Criterion E5 — Robustness


Validity type	External
Pass condition	The claim survives prompt paraphrase, cross-scale transfer, and held-out task generalization
Evidence family	Behavioral, Structural
Minimum reporting	≥1 of: new prompt distribution test; cross-scale weight transfer; held-out task transfer
Common failure mode	Testing only on the same prompt templates used for discovery

What this criterion requires

Robustness is the generalization criterion within the discovery conditions. Three forms, in ascending strength:

Prompt-distribution robustness: Circuit achieves comparable faithfulness on a new prompt distribution not used during discovery. For IOI: if discovered on Wang et al.’s 15 templates, test on 15 new templates with different names, verbs, and sentence structures.

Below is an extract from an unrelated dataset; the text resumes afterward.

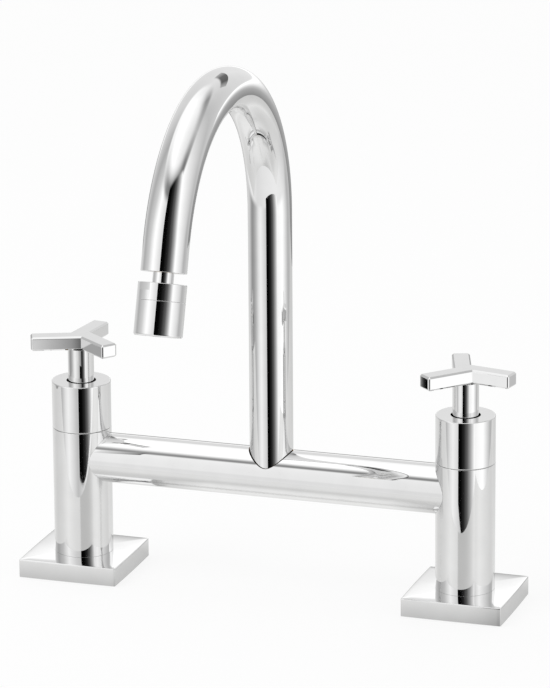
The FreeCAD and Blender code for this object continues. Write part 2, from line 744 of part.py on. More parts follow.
def spout_tube():
    """The gooseneck: upright riser, arc to the front, short straight end."""
    lean = math.radians(SPOUT_END_DEG)
    annulus = disc_face(SPOUT_DIA / 2).cut(disc_face(SPOUT_BORE_RADIUS)).Faces[0]
    foot = annulus.copy()
    foot.translate(V(0, 0, SPOUT_FOOT_Z))
    riser = foot.extrude(V(0, 0, SPOUT_RISER_TOP - SPOUT_FOOT_Z))
    start = annulus.copy()
    start.translate(V(0, 0, SPOUT_RISER_TOP))
    centre = V(0, -SPOUT_ARC_RADIUS, SPOUT_RISER_TOP)
    bend = start.revolve(centre, X_AXIS, 180 - SPOUT_END_DEG)
    end_face = start.copy()
    end_face.rotate(centre, X_AXIS, 180 - SPOUT_END_DEG)
    down = V(0, -math.sin(lean), -math.cos(lean))
    end = end_face.extrude(down * SPOUT_END_LENGTH)
    spout = riser.fuse([bend, end]).removeSplitter()
    tip = spout_end()
    rim = [
        edge for edge in spout.Edges
        if isinstance(edge.Curve, Part.Circle)
        and (edge.Curve.Center - tip).Length < SAME
        and abs(edge.Curve.Radius - SPOUT_DIA / 2) < SAME
    ]
    spout = spout.makeFillet(SPOUT_END_EDGE, rim)
    return spout.cut(lock_screw_hole())


def spout_end():
    """The middle of the spout's end face."""
    lean = math.radians(SPOUT_END_DEG)
    reach = SPOUT_ARC_RADIUS * (1 + math.cos(lean)) + SPOUT_END_LENGTH * math.sin(lean)
    height = SPOUT_ARC_RADIUS * math.sin(lean) - SPOUT_END_LENGTH * math.cos(lean)
    return V(0, -reach, SPOUT_RISER_TOP + height)


def foot_bush():
    """The brass bush in the spout's foot, which turns on the post."""
    bush = tube(SPOUT_BORE_RADIUS - STATIC_GAP, POST_DIA / 2 + RUNNING_GAP,
                SPOUT_FOOT_Z, POST_TOP_Z)
    return bush.cut(lock_screw_hole())


def lock_screw():
    """The headless screw at the back of the riser, whose tip runs in the post's groove."""
    end = SPOUT_DIA / 2 - GRUB_INSET
    screw = cylinder(LOCK_SCREW_DIA / 2, POST_DIA / 2 - LOCK_SCREW_TIP, end)
    screw = screw.cut(hexagon(LOCK_SCREW_KEY, end - HEX_KEY_DEPTH, end + OVERRUN))
    return along_y(screw, LOCK_SCREW_Z)


# ---------------------------------------------------------------- outlet and aerator
# These are made round the middle of the ball, with the spout's end above it.

def ball_centre():
    """The middle of the ball, in line with the spout's end."""
    lean = math.radians(SPOUT_END_DEG)
    return spout_end() - V(0, math.sin(lean), math.cos(lean)) * BALL_DROP


def outlet_plug():
    """The bored plug brazed into the spout's end."""
    top = BALL_DROP + PLUG_LENGTH
    plug = tube(SPOUT_BORE_RADIUS - STATIC_GAP, BALL_BORE / 2, BALL_DROP, top)
    bore_top = BALL_DROP + SHANK_LENGTH + STATIC_GAP
    return plug.cut(cylinder(SHANK_DIA / 2 + STATIC_GAP, BALL_DROP - OVERRUN, bore_top))


def ball_stem():
    """The bored ball with its neck and the shank that screws into the plug."""
    ball = Part.makeSphere(BALL_DIA / 2)
    ball = ball.common(cylinder(BALL_DIA, -BALL_FLAT, BALL_DIA))
    floor = SHANK_DIA / 2 - SHANK_RING_SECTION - SEAL_GAP
    groove_z = BALL_DROP + SHANK_RING_PLACE
    groove = (floor, groove_z, SHANK_RING_SECTION + GROOVE_PLAY)
    neck_top = BALL_DROP - STATIC_GAP
    shank_top = BALL_DROP + SHANK_LENGTH
    stem = lathe(
        [(0, 0), (BALL_NECK_DIA / 2, 0), (BALL_NECK_DIA / 2, neck_top)]
        + [(SHANK_DIA / 2, neck_top)]
        + grooved(SHANK_DIA / 2, [groove])
        + [(SHANK_DIA / 2, shank_top), (0, shank_top)]
    )
    bore = cylinder(BALL_BORE / 2, -BALL_DIA, shank_top + OVERRUN)
    return ball.fuse(stem).removeSplitter().cut(bore)


def shank_ring():
    """The seal ring on the shank, inside the plug."""
    middle = SHANK_DIA / 2 - SHANK_RING_SECTION / 2
    return ring(middle, SHANK_RING_SECTION, BALL_DROP + SHANK_RING_PLACE)


def liner_inner():
    return BALL_DIA / 2 + RUNNING_GAP


def liner_outer():
    return liner_inner() + LINER_THICKNESS


def ball_liner():
    """The slippery ring that holds the ball from above."""
    return sphere_zone(liner_outer(), liner_inner(), LINER_LOW, LINER_HIGH)


def ball_washer():
    """The sealing ring that holds the ball from below."""
    return sphere_zone(liner_outer(), liner_inner(), -WASHER_LOW, -WASHER_HIGH)


def socket_radius():
    return liner_outer() + RUNNING_GAP


def swivel_ring():
    """The upper ring of the head: flared hole, socket, spanner flats, thread below."""
    outer = HEAD_DIA / 2
    skirt = socket_radius() + RING_SKIRT_WALL
    hole = HEAD_HOLE_DIA / 2
    body = lathe([
        (0, -RING_SKIRT_DEPTH),
        (skirt, -RING_SKIRT_DEPTH),
        (skirt, -HEAD_SEAM),
        (outer - HEAD_EDGE / 2, -HEAD_SEAM),
        (outer, -HEAD_SEAM + HEAD_EDGE / 2),
        (outer, HEAD_TOP - HEAD_EDGE),
        (outer - HEAD_EDGE, HEAD_TOP),
        (0, HEAD_TOP),
    ])
    body = body.cut(Part.makeSphere(socket_radius()))
    body = body.cut(cylinder(socket_radius(), -RING_SKIRT_DEPTH - OVERRUN, 0))
    flare_z = math.sqrt(socket_radius() ** 2 - hole ** 2)
    cone = Part.makeCone(hole, hole + HEAD_HOLE_FLARE, HEAD_TOP - flare_z, V(0, 0, flare_z))
    body = body.cut(cone).cut(cylinder(hole, 0, HEAD_TOP))
    flat = math.sqrt(outer ** 2 - (HEAD_FLAT_WIDTH / 2) ** 2)
    for turn in (0, 180):
        cutter = Part.makeBox(outer, HEAD_DIA, 2 * HEAD_FLAT_HEIGHT,
                              V(flat, -outer, HEAD_TOP - HEAD_FLAT_HEIGHT))
        cutter.rotate(V(0, 0, 0), Z_AXIS, HEAD_FLAT_DEG + turn)
        body = body.cut(cutter)
    return body


def insert_bottom():
    return -HEAD_BOTTOM + HOUSING_LIP_HEIGHT + STATIC_GAP


def head_housing():
    """The lower cup of the head, screwed to the ring, with a lip under the insert."""
    outer = HEAD_DIA / 2
    thread = socket_radius() + RING_SKIRT_WALL + 2 * STATIC_GAP
    bore = HOUSING_BORE / 2
    lip = bore - HOUSING_LIP_WIDTH
    seam = -HEAD_SEAM - HEAD_SEAM_GAP
    thread_end = -RING_SKIRT_DEPTH - 2 * STATIC_GAP
    cup = lathe([
        (lip, -HEAD_BOTTOM),
        (outer, -HEAD_BOTTOM),
        (outer, seam - HEAD_EDGE / 2),
        (outer - HEAD_EDGE / 2, seam),
        (thread, seam),
        (thread, thread_end),
        (bore, thread_end),
        (bore, -HEAD_BOTTOM + HOUSING_LIP_HEIGHT),
        (lip, -HEAD_BOTTOM + HOUSING_LIP_HEIGHT),
    ])
    rim = [edge for edge in cup.Edges if is_ring_edge(edge, outer, -HEAD_BOTTOM)]
    return cup.makeFillet(HEAD_BOTTOM_RADIUS, rim)


def seat_ring():
    """The plastic seat under the ball, hollowed for the washer."""
    bore = HOUSING_BORE / 2 - STATIC_GAP
    shoulder = -RING_SKIRT_DEPTH - STATIC_GAP
    recess_z = -SEAT_RING_BOTTOM + SEAT_RECESS_DEPTH
    body = lathe([
        (SEAT_RECESS_DIA / 2, -SEAT_RING_BOTTOM),
        (bore, -SEAT_RING_BOTTOM),
        (bore, shoulder - STATIC_GAP),
        (socket_radius() - STATIC_GAP, shoulder - STATIC_GAP),
        (socket_radius() - STATIC_GAP, -SEAT_RING_TOP),
        (BALL_BORE / 2, -SEAT_RING_TOP),
        (BALL_BORE / 2, recess_z),
        (SEAT_RECESS_DIA / 2, recess_z),
    ])
    return body.cut(Part.makeSphere(socket_radius()))


def gasket_top():
    return -SEAT_RING_BOTTOM - STATIC_GAP


def gasket_inner():
    return HOUSING_BORE / 2 - STATIC_GAP - GASKET_WIDTH


def aerator_gasket():
    """The rubber washer between the seat and the insert."""
    return tube(HOUSING_BORE / 2 - STATIC_GAP, gasket_inner(), gasket_top() - GASKET_HEIGHT,
                gasket_top())


def flow_regulator():
    """The flow disc inside the washer, with a ring of holes."""
    low = gasket_top() - GASKET_HEIGHT
    disc = cylinder(gasket_inner() - STATIC_GAP, low, gasket_top())
    holes = []
    for k in range(REGULATOR_HOLES):
        hole = cylinder(REGULATOR_HOLE_DIA / 2, low - OVERRUN, gasket_top() + OVERRUN)
        hole.translate(V(REGULATOR_HOLE_RING / 2, 0, 0))
        hole.rotate(V(0, 0, 0), Z_AXIS, 360 * k / REGULATOR_HOLES)
        holes.append(hole)
    return disc.cut(Part.makeCompound(holes))


def aerator_insert():
    """The aerator's cup, whose floor is a grid of round holes in a honeycomb."""
    outer = HOUSING_BORE / 2 - STATIC_GAP
    inner = outer - INSERT_WALL
    low = insert_bottom()
    floor = low + GRID_THICKNESS
    top = gasket_top() - GASKET_HEIGHT - STATIC_GAP
    cup = lathe([(0, low), (outer, low), (outer, top), (inner, top), (inner, floor), (0, floor)])
    holes = []
    for row in range(-GRID_RINGS, GRID_RINGS + 1):
        for column in range(-GRID_RINGS, GRID_RINGS + 1):
            if abs(row + column) > GRID_RINGS:
                continue
            hole = cylinder(GRID_HOLE_DIA / 2, low - OVERRUN, floor + OVERRUN)
            across = GRID_PITCH * (column + row / 2)
            along = GRID_PITCH * row * math.sin(math.pi / 3)
            hole.translate(V(across, along, 0))
            holes.append(hole)
    return cup.cut(Part.makeCompound(holes))


# ---------------------------------------------------------------- assembly

def on_pillar(shape, side):
    """Places a piece on its pillar; the right one is turned to face the bridge."""
    if side == "right":
        shape.rotate(V(0, 0, 0), Z_AXIS, 180)
    return shifted(shape, side)


def shifted(shape, side):
    """Moves a piece from the Z axis to its pillar's axis."""
    sign = -1 if side == "left" else 1
    shape.translate(V(sign * INLET_SPACING / 2, 0, 0))
    return shape


def turned(shape, side):
    """Turns a handle's arms to where they rest."""
    angle = LEFT_HANDLE_DEG if side == "left" else RIGHT_HANDLE_DEG
    shape.rotate(V(0, 0, 0), Z_AXIS, angle)
    return shape


def at_outlet(shape):
    """Leans a piece with the spout's end and moves it to the middle of the ball."""
    shape.rotate(V(0, 0, 0), X_AXIS, -SPOUT_END_DEG)
    shape.translate(ball_centre())
    return shape


def save(name, shape):
    shape.exportStep("parts/" + name + ".step")
    solids = len(shape.Solids)
    print(f"{name:24s} solids {solids} volume {shape.Volume:10.2f} valid {shape.isValid()}")


def main():
    os.makedirs("parts", exist_ok=True)
    fixed_to_pillar = {
        "base_plate": base_plate,
        "plate_seal": plate_seal,
        "pillar": pillar,
        "seat_seal": seat_seal,
        "headwork": headwork,
        "collar_ring": collar_ring,
        "fixed_disc": fixed_disc,
        "pillar_sleeve": pillar_sleeve,
        "bridge_nipple": bridge_nipple,
        "bridge_ring": bridge_ring,
    }
    turning_with_handle = {
        "moving_disc": moving_disc,
        "spindle": spindle,
        "spindle_rings": spindle_rings,
        "spindle_clip": spindle_clip,
        "handle_stem": handle_stem,
        "handle_screw": handle_screw,
    }
    for side in ("left", "right"):
        for name, make in fixed_to_pillar.items():
            save(f"{name}_{side}", on_pillar(make(), side))
        for name, make in turning_with_handle.items():
            save(f"{name}_{side}", shifted(make(), side))
        save(f"handle_cross_{side}", shifted(turned(handle_cross(), side), side))

    save("bridge", bridge())
    save("spout_post", spout_post())
    save("post_rings", post_rings())
    save("slip_washer", slip_washer())

    save("spout_tube", spout_tube())
    save("foot_bush", foot_bush())
    save("lock_screw", lock_screw())

    outlet = {
        "outlet_plug": outlet_plug,
        "ball_stem": ball_stem,
        "shank_ring": shank_ring,
        "ball_liner": ball_liner,
        "ball_washer": ball_washer,
        "swivel_ring": swivel_ring,
        "head_housing": head_housing,
        "seat_ring": seat_ring,
        "aerator_gasket": aerator_gasket,
        "flow_regulator": flow_regulator,
        "aerator_insert": aerator_insert,
    }
    for name, make in outlet.items():
        save(name, at_outlet(make()))


main()
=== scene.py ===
import json

import bmesh
import bpy
import numpy as np
from mathutils import Matrix

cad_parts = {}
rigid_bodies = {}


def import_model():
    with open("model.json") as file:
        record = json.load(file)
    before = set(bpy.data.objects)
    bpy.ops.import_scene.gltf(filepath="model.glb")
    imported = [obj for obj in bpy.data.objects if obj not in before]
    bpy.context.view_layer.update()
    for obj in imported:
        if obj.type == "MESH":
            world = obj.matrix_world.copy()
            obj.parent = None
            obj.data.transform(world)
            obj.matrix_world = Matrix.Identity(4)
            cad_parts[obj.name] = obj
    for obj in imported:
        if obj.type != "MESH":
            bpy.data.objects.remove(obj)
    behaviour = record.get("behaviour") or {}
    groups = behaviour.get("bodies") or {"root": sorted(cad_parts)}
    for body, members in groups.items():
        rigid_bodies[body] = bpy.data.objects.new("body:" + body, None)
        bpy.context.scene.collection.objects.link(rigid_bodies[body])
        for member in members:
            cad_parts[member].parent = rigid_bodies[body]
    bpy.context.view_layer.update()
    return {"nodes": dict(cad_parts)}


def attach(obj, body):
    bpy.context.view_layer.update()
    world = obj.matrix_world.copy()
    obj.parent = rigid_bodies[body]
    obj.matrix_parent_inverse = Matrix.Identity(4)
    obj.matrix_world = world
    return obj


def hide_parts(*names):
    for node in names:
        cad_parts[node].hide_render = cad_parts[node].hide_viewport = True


# A two-hole bridge mixer for a kitchen sink, dressed for looks. Sizes are written in
# millimetres and angles in degrees, round the frame's own origin: +X along the bridge
# to the right, -Y to the front, +Z up. Shapes are grids of points, scaled to metres.

scene = bpy.context.scene
bpy.data.batch_remove(bpy.data.objects)
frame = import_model()
MM = 0.001


# ---------------------------------------------------------------- base plates
# A square of forged brass, ground flat, bored for the pillar's spigot, then buffed and
# chrome plated. The wheel has rounded its edges and left its faces a hair crowned.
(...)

Cross-scale robustness: Weight classifier trained on GPT-2 Small achieves non-zero F1 on a different model size (GPT-2 Medium, Pythia-160M). Tests whether the structural signature is general across scales, not specific to one model’s random initialization. Operationalized via c13invariance.py.

Held-out task generalization: IIA trained on one task template transfers to a held-out template distribution. Test-retest across prompt families: Pearson r ≥ 0.8.

Robustness vs. cross-architecture generalization (E6)

Robustness (E5) = mechanism survives variation within discovery conditions (different prompts, sizes). Cross-architecture (E6) = mechanism found in a completely different model family.

Robustness is the prerequisite for the stronger cross-architecture claim.

Minimum reporting rule

Which form(s) of robustness were tested.
For prompt-distribution: new distribution, sample size, faithfulness on new vs. original.
For cross-scale: model size, transfer F1, null expectation.
If robustness was not tested: external validity is a partial pass at best.